The Czech National Bank on Thursday published a revised economic forecast according to which the national economy is expected to fall by 4.4 percent this year but to grow by 1.4 percent next year. The bank’s previous forecast released in August, expected GDP to fall by 3.8 percent this year and to grow by 0.7 percent next year. National Bank Governor Zdeněk Tůma said the economy had already hit the bottom and was on the rebound. Next year we expect moderate growth tempered by the budgetary policy and growing unemployment, Tůma said.
Prime Minister Jan Fischer will take the signed Lisbon treaty to Rome next Friday, whereby the ratification process by the Czech Republic will be completed, a government spokesman told the ctk news agency on Thursday. Prime Minister Fischer is due to pay a two-day visit to the Vatican and will use the opportunity to take the treaty to Rome in person, the spokesman said. The Czech Republic is the last country to complete ratification of the Lisbon treaty which is due to take effect on December 1.
The daily Mladá fronta Dnes reported Thursday it had uncovered a group of right-wing extremists planning terrorist attacks on various targets in the Czech Republic. According to the paper, the planned attacks included kidnappings of ideological enemies and police officers, as well as an attack on a power station. The group reportedly included some 30 individuals being trained in anonymity in hand-to-hand combat by professional soldiers. Police have declined to comment on the matter. In late October, police carried out a series of raids on individuals involved in fascist movements across the country. Mladá fronta cites the organised crime department of the Czech police as saying they have been monitoring the group in question on suspicion of terrorism.

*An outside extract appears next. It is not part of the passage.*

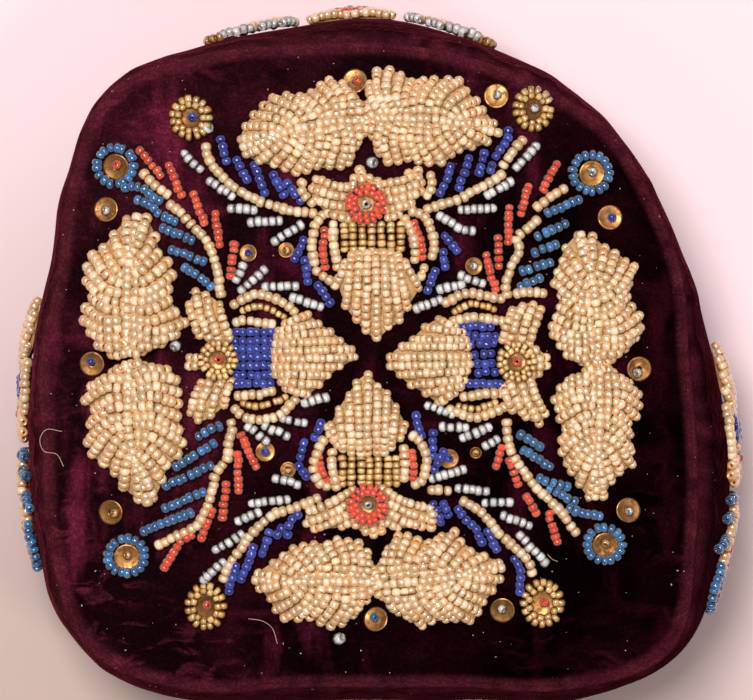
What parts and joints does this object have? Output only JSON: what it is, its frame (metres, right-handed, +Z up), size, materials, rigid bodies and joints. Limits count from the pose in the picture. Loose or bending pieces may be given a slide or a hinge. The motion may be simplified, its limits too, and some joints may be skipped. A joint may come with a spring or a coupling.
{
  "type": "beaded velvet smoking cap",
  "caption": "Round-cornered velvet pillbox cap, open below, with raised glass beadwork in leaves, flowers and sprays on its crown and band.",
  "frame": {"origin": "on the resting surface, under the middle of the whole cap", "axes": "+Z up out of the crown, +X to the right and +Y away from the wearer when the crown is seen from above"},
  "size_m": [0.1876, 0.1814, 0.0838],
  "materials": {
    "velvet": "crushed dark plum pile",
    "cream_beads": "glossy, lined with cream",
    "light_blue_beads": "glossy, clear over a light blue lining",
    "coral_beads": "glossy, clear over a coral lining",
    "cobalt_beads": "glossy, opaque",
    "clear_beads": "glossy, silvery clear",
    "amber_beads": "glossy, transparent",
    "gold_beads": "glossy, foil lined",
    "brass": "tarnished, pressed thin"
  },
  "bodies": {
    "root": {"crown_panel": "velvet", "side_band": "velvet", "leaf_top_left": "cream_beads", "leaf_top_right": "cream_beads", "leaf_left_upper": "cream_beads", "leaf_left_lower": "cream_beads", "leaf_bottom_left": "cream_beads", "leaf_bottom_right": "cream_beads", "leaf_right_upper": "cream_beads", "leaf_right_lower": "cream_beads", "bud_top": "cream_beads", "block_top": "gold_beads", "flower_top": "cream_beads", "bud_left": "cream_beads", "block_left": "cobalt_beads", "flower_left": "cream_beads", "bud_bottom": "cream_beads", "block_bottom": "gold_beads", "flower_bottom": "cream_beads", "bud_right": "cream_beads", "block_right": "cobalt_beads", "flower_right": "cream_beads", "spray_upper_left_blue": "cream_beads", "spray_upper_left_amber": "cream_beads", "spray_upper_right_amber": "cream_beads", "spray_upper_right_blue": "cream_beads", "spray_lower_right_blue": "cream_beads", "spray_lower_right_amber": "cream_beads", "spray_lower_left_amber": "cream_beads", "spray_lower_left_blue": "cream_beads", "rosette_left_upper": "light_blue_beads", "rosette_top_left": "amber_beads", "rosette_top_right": "amber_beads", "rosette_right_upper": "light_blue_beads", "rosette_right_lower": "light_blue_beads", "rosette_bottom_right": "amber_beads", "rosette_bottom_left": "amber_beads", "rosette_left_lower": "light_blue_beads", "sequin_1": "brass", "sequin_2": "brass", "sequin_3": "brass", "sequin_4": "brass", "sequin_5": "brass", "sequin_6": "brass", "sequin_7": "brass", "sequin_8": "brass", "sequin_9": "brass", "sequin_10": "brass", "band_flower_right": "cream_beads", "band_spray_right_a": "cream_beads", "band_spray_right_b": "cream_beads", "band_flower_back": "cream_beads", "band_spray_back_a": "cream_beads", "band_spray_back_b": "cream_beads", "band_flower_left": "cream_beads", "band_spray_left_a": "cream_beads", "band_spray_left_b": "cream_beads", "band_flower_front": "cream_beads", "band_spray_front_a": "cream_beads", "band_spray_front_b": "cream_beads"}
  },
  "joints": []
}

A Prague court has sent a forty-eight-year-old man to ten years in jail for sexually abusing the ten-year-old daughter of his live-in-girlfriend. The abuse reportedly took place while the woman, a Ukrainian national, was out working. It is said to have gone on for three years while the man threatened the child that she and her mother would be sent back to Ukraine if she reported him. The mother claims she had no idea of what was happening.
Art restorers from the Prague City Gallery have begun examining the inside of the Jan Hus Monument on the city’s Old Town Square. It is the first time that the bronze statue has been opened since it was erected in 1915. The first day’s work has apparently shown the statue to be in extremely poor condition, and a team of restorers and structural engineers will be examining its interior for the next several months before selecting a restoration company. The statue of the 15th century church reformer and intellectual is one of the country’s most famous monuments.
A special poll published by the agency CVVM for the 20th anniversary of the Velvet Revolution suggests that 45% of Czechs believe that societal standards are better today than before 1989, primarily thanks to greater access to information and freedom of movement. All age groups surveyed reported similar results, though 25% of those under the age of 30 responded that they did not know. The survey also showed high faith among young people in today’s political system as compared to that of the communist regime, with only 14% responding that things were “good as they were”. Roughly a third of people aged over 30 have an ambiguous feeling about the changes since the 1980s, and almost one third of seniors aged 60 or more believe life was better before the revolution. There was vast consensus as to the significance of the Velvet Revolution, with 74% responding that the main cause was the desire for freedom over economic concerns, and almost the same number stating that the revolution is worth commemorating.